In the first century A.D., St. Paul the Apostle experienced a religious epiphany while on the road to Damascus. Two millennia later, I experienced one near the top the access road to the power company’s hilltop cathedral. Blinded by the light reflected off the cupola, I became an immediate convert to the cause of saving Jefferson from having to stare at something he would likely not have approved of.
So, before going inside to deliver my keynote speech on the human ecology of ruburbia — a contraction between rural and suburban — I rewrote the introduction to my PowerPoint presentation in order to plead my new cause about changing the nickel. On a screen nearly 30 feet wide, my first slide highlighted the words “In God We Trust.” The projector clicked to a slide showing the words “In Trust We God.”
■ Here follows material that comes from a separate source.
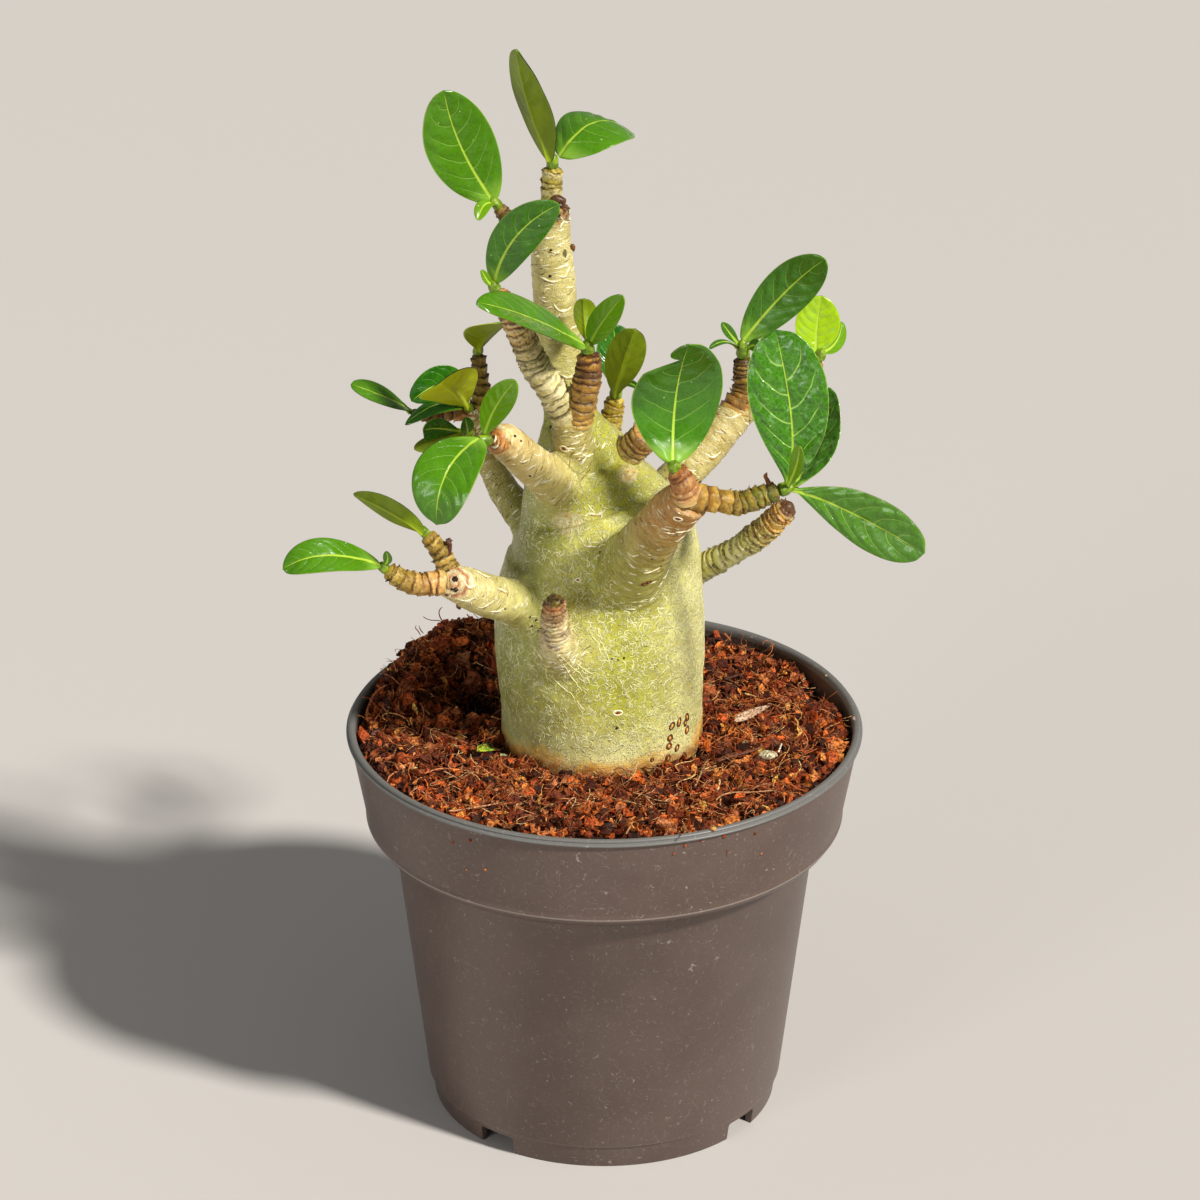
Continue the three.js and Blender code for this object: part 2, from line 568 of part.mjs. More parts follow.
// Blade: a folded strip of even thickness, its sections set across a curved midrib
function makeBlade({ base, mid, tip, width, roll, outline, fold = 10, leftEnd = 1 }) {
  const steps = width > smallLeafWidth ? leafSteps : smallLeafSteps;
  const start = new THREE.Vector3(...base);
  const end = new THREE.Vector3(...tip);
  const middle = new THREE.Vector3(...mid);
  const control = middle.multiplyScalar(2).addScaledVector(start, -0.5).addScaledVector(end, -0.5);
  const midrib = new THREE.QuadraticBezierCurve3(start, control, end);
  const chord = end.clone().sub(start).normalize();
  const upright = new THREE.Vector3(0, 0, 1).addScaledVector(chord, -chord.z).normalize();
  const face = upright.applyAxisAngle(chord, THREE.MathUtils.degToRad(roll));
  const lean = THREE.MathUtils.degToRad(fold);
  const rings = [];
  for (let i = 0; i <= steps; i++) {
    const t = (1 - Math.cos((Math.PI * i) / steps)) / 2;
    const centre = midrib.getPoint(t);
    const along = midrib.getTangent(t).normalize();
    const up = face.clone().addScaledVector(along, -face.dot(along)).normalize();
    const side = new THREE.Vector3().crossVectors(along, up);
    const least = t < 0.5 ? leastBaseWidth : leastTipWidth;
    const right = Math.max(width * halfWidth(t, outlines[outline]), least);
    const left = Math.max(width * halfWidth(Math.min(t / leftEnd, 1), outlines[outline]), least);
    const edge = (reach, sign, depth) => centre.clone()
      .addScaledVector(side, sign * reach * Math.cos(lean))
      .addScaledVector(up, reach * Math.sin(lean) - depth);
    rings.push([
      edge(left, -1, 0), edge(0, 1, 0), edge(right, 1, 0),
      edge(right, 1, bladeThickness), edge(0, 1, bladeThickness), edge(left, -1, bladeThickness),
    ]);
  }
  return skinRings(rings);
}

// Leaves of one shoot, joined at a short green growing tip just above the end of the wood
function makeShootLeaves({ tip, bud, leaves }) {
  const axis = woodyAxes.find((candidate) => candidate.name === tip);
  const path = smoothPath(axis.points);
  const end = path.getPoint(1);
  const along = path.getTangent(1).normalize();
  const [budRadius, budLength] = bud;
  const from = end.clone().addScaledVector(along, budGap);
  const to = end.clone().addScaledVector(along, budGap + budLength);
  const budPath = new THREE.LineCurve3(from, to);
  let cluster = toSolid(sweep(budPath, budStations, () => budRadius, budSides));
  for (const leaf of leaves) {
    cluster = cluster.add(toSolid(makeBlade(leaf)));
  }
  return toGeometry(cluster);
}

// Assembly
const group = new THREE.Group();

function addPiece(name, geometry, colour) {
  const mesh = new THREE.Mesh(geometry, new THREE.MeshStandardMaterial(colour));
  mesh.name = name;
  group.add(mesh);
}

addPiece('pot', makePot(), potColour);
addPiece('soil', makeSoil(), soilColour);
addPiece('caudex_and_branches', makeWoodyBody(), barkColour);
for (const shoot of shoots) {
  addPiece(shoot.name, makeShootLeaves(shoot), leafColours[shoot.colour]);
}

export default group;
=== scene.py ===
# Potted desert rose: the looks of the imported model. Sizes are in millimetres until a mesh is finished.
import math
import random

import bmesh
import bpy
import numpy as np
from mathutils import Matrix, Vector, noise
from mathutils.bvhtree import BVHTree


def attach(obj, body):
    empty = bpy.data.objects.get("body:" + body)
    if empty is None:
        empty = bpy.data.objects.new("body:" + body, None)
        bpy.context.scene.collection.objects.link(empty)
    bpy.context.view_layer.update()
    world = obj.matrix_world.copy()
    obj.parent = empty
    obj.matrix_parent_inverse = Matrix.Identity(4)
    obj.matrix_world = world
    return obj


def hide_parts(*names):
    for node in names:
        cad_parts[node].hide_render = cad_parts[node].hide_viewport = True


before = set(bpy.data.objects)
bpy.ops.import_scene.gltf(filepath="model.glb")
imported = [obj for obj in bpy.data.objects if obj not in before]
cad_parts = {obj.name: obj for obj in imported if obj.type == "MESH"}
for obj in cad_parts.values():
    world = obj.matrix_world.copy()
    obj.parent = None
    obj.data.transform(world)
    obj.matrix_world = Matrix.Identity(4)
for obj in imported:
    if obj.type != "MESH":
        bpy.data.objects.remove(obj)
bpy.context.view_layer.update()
scene = bpy.context.scene
mm = 0.001

# Camera and light; the eye looks at the aim, and image is the width of the photograph in pixels
view = {"eye": (-1.016, -1084.04, 641.7), "aim": (-1.016, 0, 127.05), "lens": 156.58, "sensor": 36, "image": 1200}
light = {
    "keyFrom": (0.76, -0.59, 0.86), "keyStrength": 4.75, "keySoftness": 6, "keyColour": (1, 0.965, 0.91),
    "fillFrom": (-800, -1000, 380), "fillTo": (0, 0, 130), "fillSize": 460, "fillPower": 4.4,
    "skyColour": (1, 0.985, 0.97, 1), "skyStrength": 0.2, "floor": (196, 192, 188),
}


def srgb(r, g, b):
    shares = [channel / 255 for channel in (r, g, b)]
    return np.array([c / 12.92 if c <= 0.04045 else ((c + 0.055) / 1.055) ** 2.4 for c in shares])


def setCamera():
    data = bpy.data.cameras.new("photoCamera")
    data.lens = view["lens"]
    data.sensor_width = view["sensor"]
    data.clip_start, data.clip_end = 0.05, 20
    camera = bpy.data.objects.new("photoCamera", data)
    camera.location = Vector(view["eye"]) * mm
    aim = Vector(view["aim"]) - Vector(view["eye"])
    camera.rotation_euler = aim.to_track_quat("-Z", "Y").to_euler()
    scene.collection.objects.link(camera)
    scene.camera = camera


def pixelRay(u, v):
    # start and direction, in millimetres, of the sight line through a pixel of the photograph
    forward = (Vector(view["aim"]) - Vector(view["eye"])).normalized()
    right = Vector((1, 0, 0))
    focal = view["lens"] / view["sensor"] * view["image"]
    across, down = (u - view["image"] / 2) / focal, (v - view["image"] / 2) / focal
    return Vector(view["eye"]), (forward + right * across - right.cross(forward) * down).normalized()


def atDepth(u, v, y):
    # point of the sight line through a pixel, in the upright plane at that depth
    start, direction = pixelRay(u, v)
    return start + direction * ((y - start.y) / direction.y)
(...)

Instantly and instinctively my audience understood my semantic intent. But of course, I explained, there is no verb in that phrase. What I really meant was “In Nature We Trust,” which honors both their hard work and the object of their work. One of my sincerest hopes for the next millennia is that circles of architectural and planning sanity will enlarge outwards from their nuclei to reclaim what we have ruined.
I know that Jefferson would have approved of my substitution of the word “Nature” for the word “God” because this is what he had in mind when he helped found this great country. His God — seen in the Declaration of Independence — is providential, divine, judgmental, creative and, more important, is either possessed by nature or is the totality of its natural laws, rather than some external entity. Yet my favorite president was forced to stare at words added nearly a century later, during a surge of Christian fervor associated with the American Civil War.
Let’s do the right thing. Let’s change the nickel to honor both Jefferson and Nature simultaneously.